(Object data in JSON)
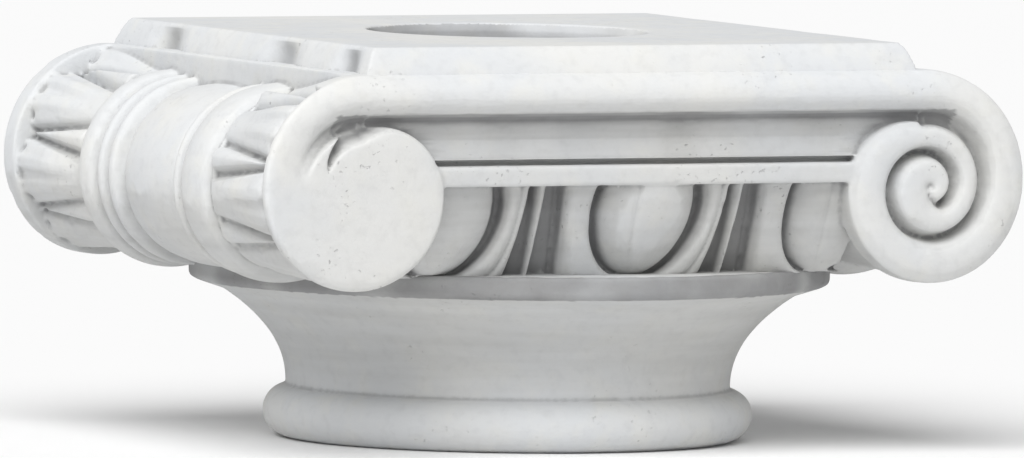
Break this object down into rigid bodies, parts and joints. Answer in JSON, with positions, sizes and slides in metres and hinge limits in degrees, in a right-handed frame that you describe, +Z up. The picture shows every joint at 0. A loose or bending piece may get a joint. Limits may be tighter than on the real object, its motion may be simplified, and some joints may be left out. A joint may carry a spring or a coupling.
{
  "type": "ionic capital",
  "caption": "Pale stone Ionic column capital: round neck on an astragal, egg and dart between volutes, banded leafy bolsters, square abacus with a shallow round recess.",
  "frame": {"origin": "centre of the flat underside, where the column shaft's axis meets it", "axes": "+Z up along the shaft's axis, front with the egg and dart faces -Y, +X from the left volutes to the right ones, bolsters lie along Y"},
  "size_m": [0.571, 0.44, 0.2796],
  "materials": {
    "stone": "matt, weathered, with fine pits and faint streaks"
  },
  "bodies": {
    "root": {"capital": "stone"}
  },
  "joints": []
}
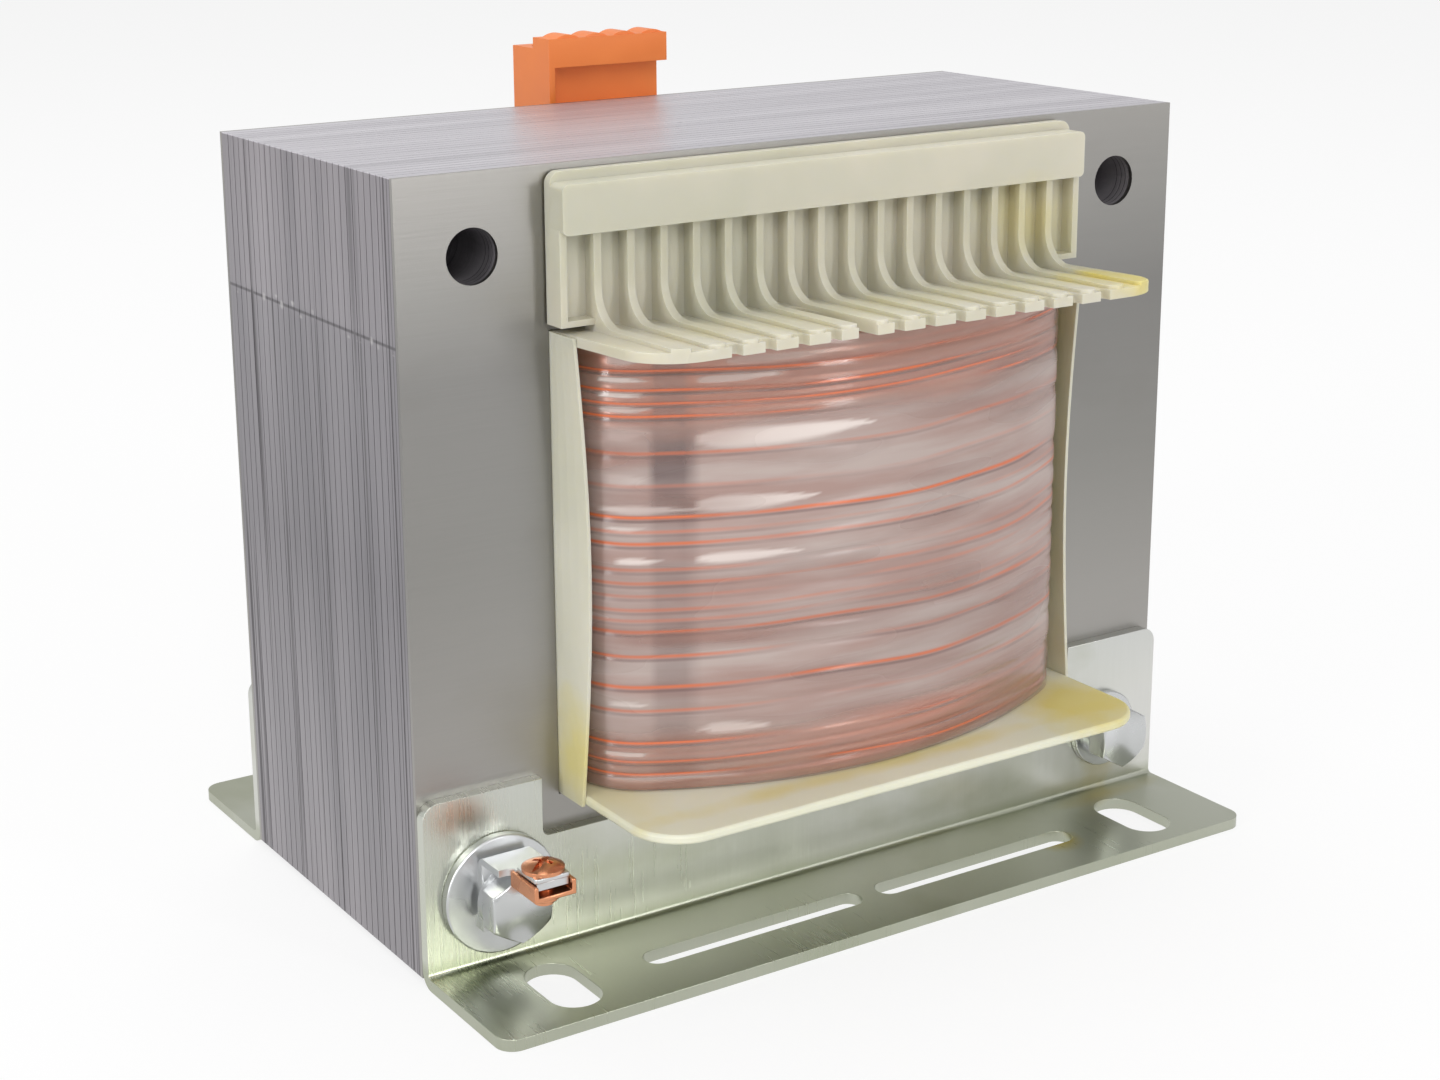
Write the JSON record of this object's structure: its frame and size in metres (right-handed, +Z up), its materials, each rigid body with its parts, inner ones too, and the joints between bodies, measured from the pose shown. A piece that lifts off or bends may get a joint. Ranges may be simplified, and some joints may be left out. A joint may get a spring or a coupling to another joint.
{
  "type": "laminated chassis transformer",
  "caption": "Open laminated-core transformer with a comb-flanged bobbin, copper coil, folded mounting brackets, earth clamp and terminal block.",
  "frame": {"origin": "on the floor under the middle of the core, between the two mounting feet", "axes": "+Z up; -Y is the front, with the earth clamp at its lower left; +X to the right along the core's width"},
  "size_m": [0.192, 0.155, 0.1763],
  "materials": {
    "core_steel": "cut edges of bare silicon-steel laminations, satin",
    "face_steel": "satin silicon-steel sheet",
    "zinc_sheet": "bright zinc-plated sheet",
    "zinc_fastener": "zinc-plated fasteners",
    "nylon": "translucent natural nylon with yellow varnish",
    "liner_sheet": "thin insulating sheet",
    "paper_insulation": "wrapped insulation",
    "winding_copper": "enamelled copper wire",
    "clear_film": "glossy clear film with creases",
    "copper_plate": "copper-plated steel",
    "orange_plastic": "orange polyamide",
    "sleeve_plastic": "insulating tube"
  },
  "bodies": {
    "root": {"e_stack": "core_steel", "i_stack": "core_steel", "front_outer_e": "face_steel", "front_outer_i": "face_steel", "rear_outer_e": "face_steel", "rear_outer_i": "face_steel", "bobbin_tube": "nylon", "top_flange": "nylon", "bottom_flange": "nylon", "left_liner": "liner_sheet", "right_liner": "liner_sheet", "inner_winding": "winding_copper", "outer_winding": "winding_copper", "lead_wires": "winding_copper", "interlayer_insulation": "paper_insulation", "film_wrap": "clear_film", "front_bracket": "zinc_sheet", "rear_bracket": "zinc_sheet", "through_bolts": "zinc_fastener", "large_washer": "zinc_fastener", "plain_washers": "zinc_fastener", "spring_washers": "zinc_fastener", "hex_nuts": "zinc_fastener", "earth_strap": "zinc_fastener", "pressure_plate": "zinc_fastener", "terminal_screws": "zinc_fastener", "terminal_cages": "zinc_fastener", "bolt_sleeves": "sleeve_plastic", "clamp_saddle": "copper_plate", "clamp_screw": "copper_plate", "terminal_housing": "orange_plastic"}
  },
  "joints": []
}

:: Written instruction ::
Give back the whole listing exactly as it reads.

:: Response to this exercise ::
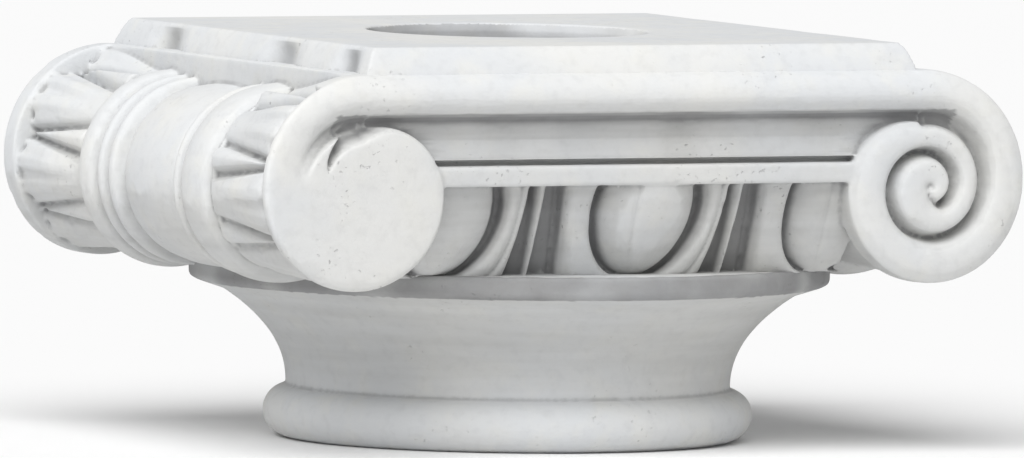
Break this object down into rigid bodies, parts and joints. Answer in JSON, with positions, sizes and slides in metres and hinge limits in degrees, in a right-handed frame that you describe, +Z up. The picture shows every joint at 0. A loose or bending piece may get a joint. Limits may be tighter than on the real object, its motion may be simplified, and some joints may be left out. A joint may carry a spring or a coupling.
{
  "type": "ionic capital",
  "caption": "Pale stone Ionic column capital: round neck on an astragal, egg and dart between volutes, banded leafy bolsters, square abacus with a shallow round recess.",
  "frame": {"origin": "centre of the flat underside, where the column shaft's axis meets it", "axes": "+Z up along the shaft's axis, front with the egg and dart faces -Y, +X from the left volutes to the right ones, bolsters lie along Y"},
  "size_m": [0.571, 0.44, 0.2796],
  "materials": {
    "stone": "matt, weathered, with fine pits and faint streaks"
  },
  "bodies": {
    "root": {"capital": "stone"}
  },
  "joints": []
}
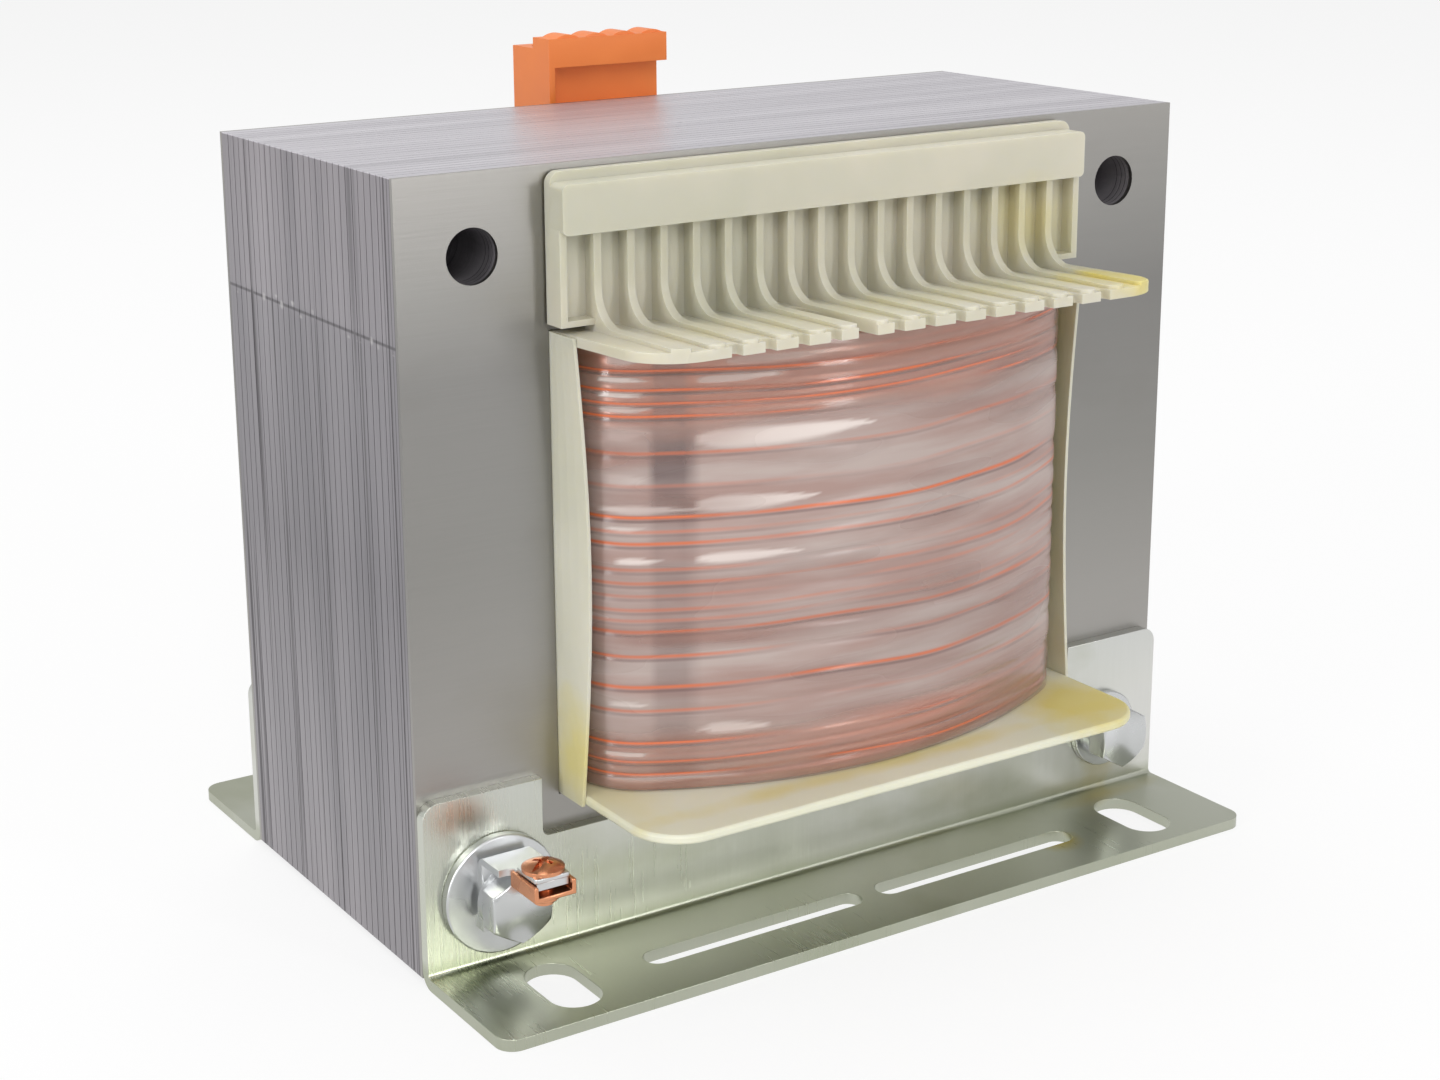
Write the JSON record of this object's structure: its frame and size in metres (right-handed, +Z up), its materials, each rigid body with its parts, inner ones too, and the joints between bodies, measured from the pose shown. A piece that lifts off or bends may get a joint. Ranges may be simplified, and some joints may be left out. A joint may get a spring or a coupling to another joint.
{
  "type": "laminated chassis transformer",
  "caption": "Open laminated-core transformer with a comb-flanged bobbin, copper coil, folded mounting brackets, earth clamp and terminal block.",
  "frame": {"origin": "on the floor under the middle of the core, between the two mounting feet", "axes": "+Z up; -Y is the front, with the earth clamp at its lower left; +X to the right along the core's width"},
  "size_m": [0.192, 0.155, 0.1763],
  "materials": {
    "core_steel": "cut edges of bare silicon-steel laminations, satin",
    "face_steel": "satin silicon-steel sheet",
    "zinc_sheet": "bright zinc-plated sheet",
    "zinc_fastener": "zinc-plated fasteners",
    "nylon": "translucent natural nylon with yellow varnish",
    "liner_sheet": "thin insulating sheet",
    "paper_insulation": "wrapped insulation",
    "winding_copper": "enamelled copper wire",
    "clear_film": "glossy clear film with creases",
    "copper_plate": "copper-plated steel",
    "orange_plastic": "orange polyamide",
    "sleeve_plastic": "insulating tube"
  },
  "bodies": {
    "root": {"e_stack": "core_steel", "i_stack": "core_steel", "front_outer_e": "face_steel", "front_outer_i": "face_steel", "rear_outer_e": "face_steel", "rear_outer_i": "face_steel", "bobbin_tube": "nylon", "top_flange": "nylon", "bottom_flange": "nylon", "left_liner": "liner_sheet", "right_liner": "liner_sheet", "inner_winding": "winding_copper", "outer_winding": "winding_copper", "lead_wires": "winding_copper", "interlayer_insulation": "paper_insulation", "film_wrap": "clear_film", "front_bracket": "zinc_sheet", "rear_bracket": "zinc_sheet", "through_bolts": "zinc_fastener", "large_washer": "zinc_fastener", "plain_washers": "zinc_fastener", "spring_washers": "zinc_fastener", "hex_nuts": "zinc_fastener", "earth_strap": "zinc_fastener", "pressure_plate": "zinc_fastener", "terminal_screws": "zinc_fastener", "terminal_cages": "zinc_fastener", "bolt_sleeves": "sleeve_plastic", "clamp_saddle": "copper_plate", "clamp_screw": "copper_plate", "terminal_housing": "orange_plastic"}
  },
  "joints": []
}